Please use independent judgement to decide if a secondary reviewer should be invited to the review. There may be many different reasons to do so. For example:

  • A developer with previous experience working with the code might be in a good position to be a secondary reviewer.
  • If your pull request contains non-trivial front-end changes, it might be beneficial to invite a front-end developer as a secondary reviewer.

Review feedback

All reviewers aim to give you a quick response, supporting you in getting the feature shipped. For the most qualified code owners this is a huge burden and things may pile up, blocking yourself from moving forward.

We can help by taking responsibility, writing clear and clean PRs and give support as secondary reviewers

Comment

Is usually meant to ask questions or make minor points that are up to discussion. Most common for secondary reviewers, this is neither an approval nor rejection but often offers insights. It's mostly up to yourself to decide if there is something to do or not.

Approval - Yes

Coming mostly from the code owner, giving you the green light that you reached IxDF standard, ready to get your stuff shipped. The reviewer’s responsibility is done, the PR author should do all the rest:

Rejection - Oh no, now what?

A rejection simply means that your feature is not at IxDF standard, not that you or your skills are insufficient.

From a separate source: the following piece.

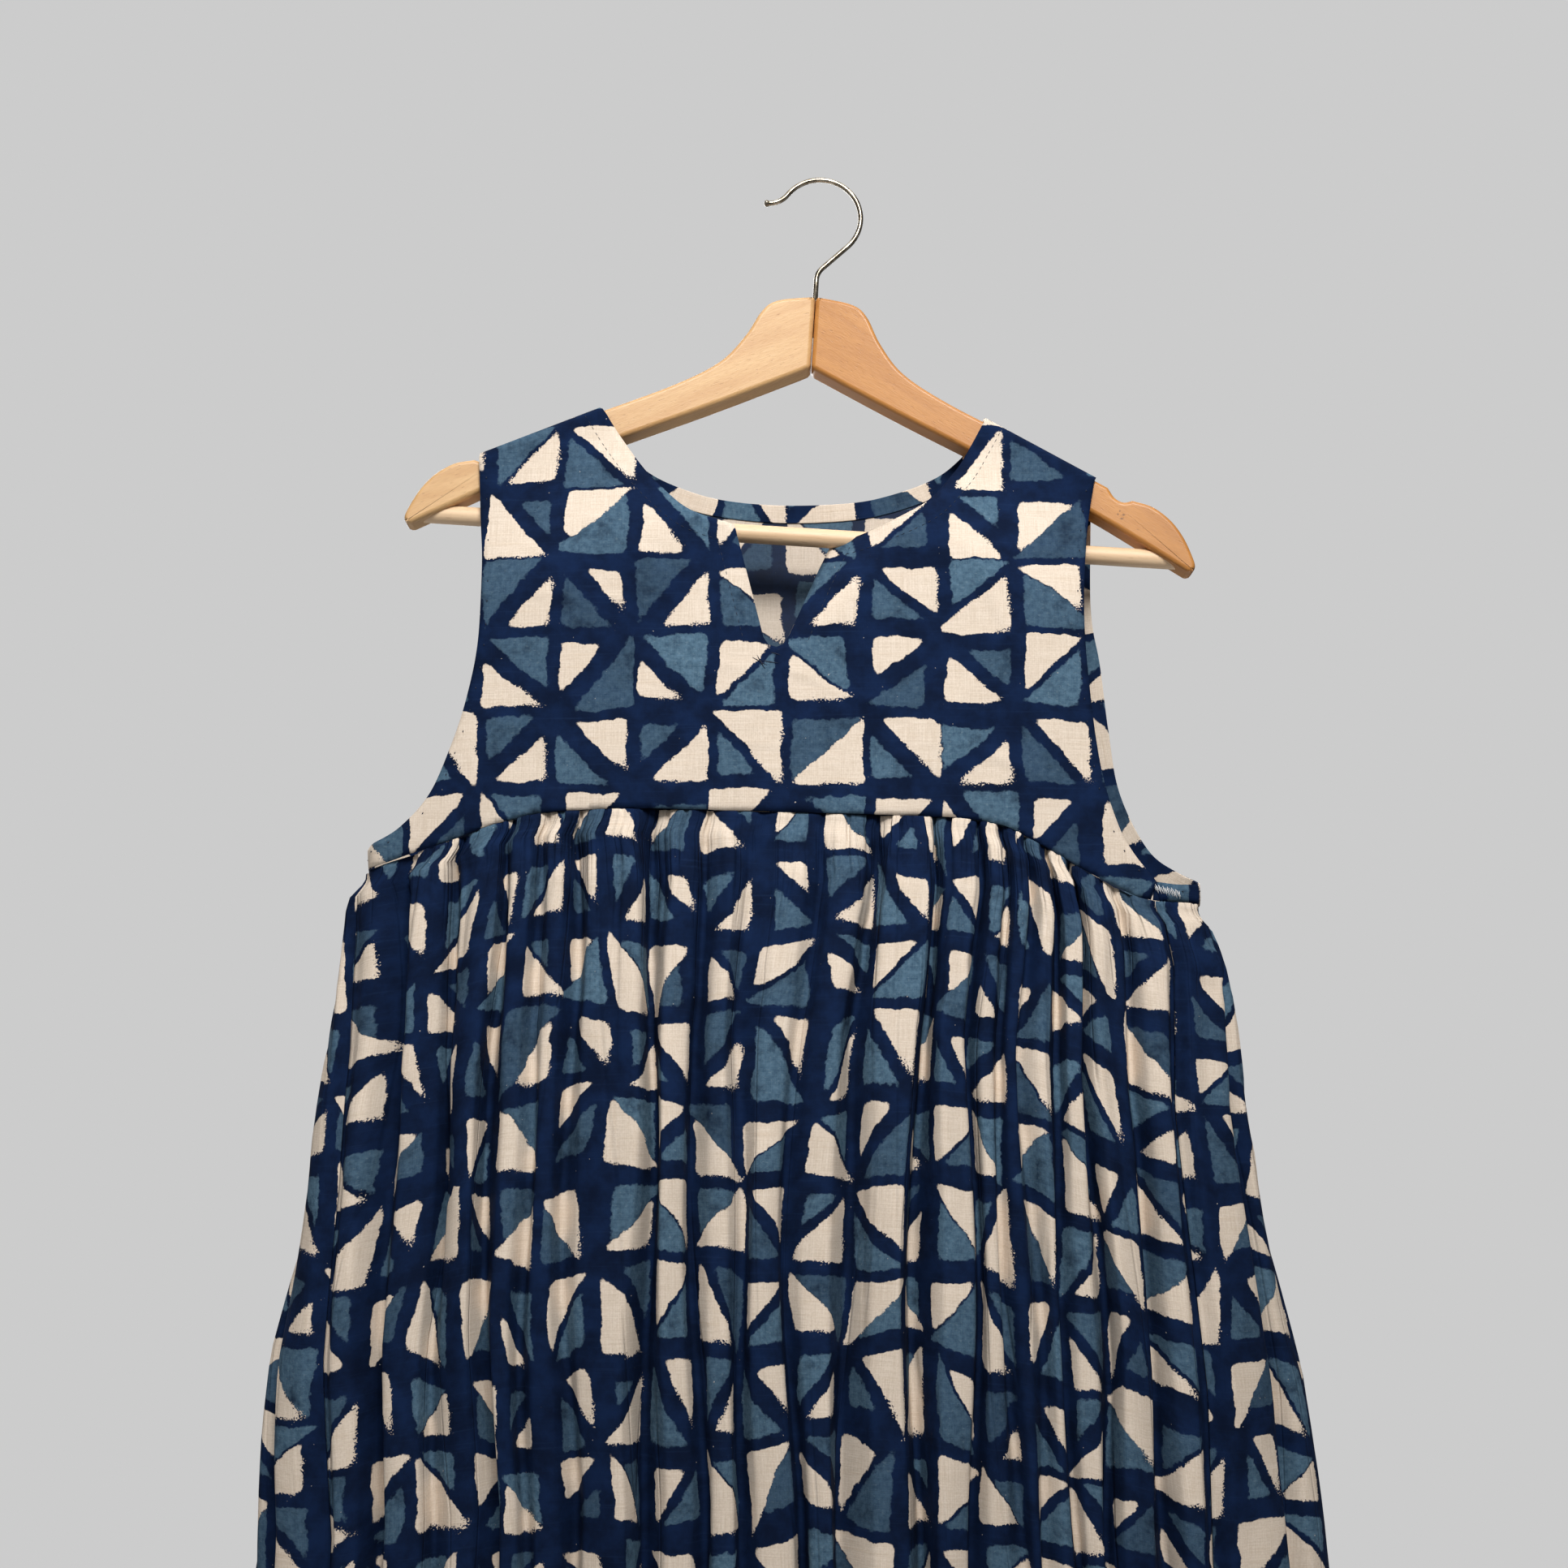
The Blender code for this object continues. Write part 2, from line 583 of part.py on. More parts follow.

Read the review comments carefully and apply suggestions to improve your PR. If you need more information or do not agree with the suggestions, continue the discussion preferably in a one-to-one call. We avoid long, inefficient back-and-forth debates in the comment sections and rather clarify what was meant in person.

Once you have changed your code according to reviewer’s comments and both sides reached agreement, please give a short feedback and resolve the comment by yourself.

In the very rare case, when no agreement can be found, please feel free to reach out at our #dev channel, making your point. Your colleagues will do their best to judge fair and unbiased. Any consensus here is final, no second appeals.

Once you think all issues are resolved, please don't forget to re-request review so the reviewer gets notified.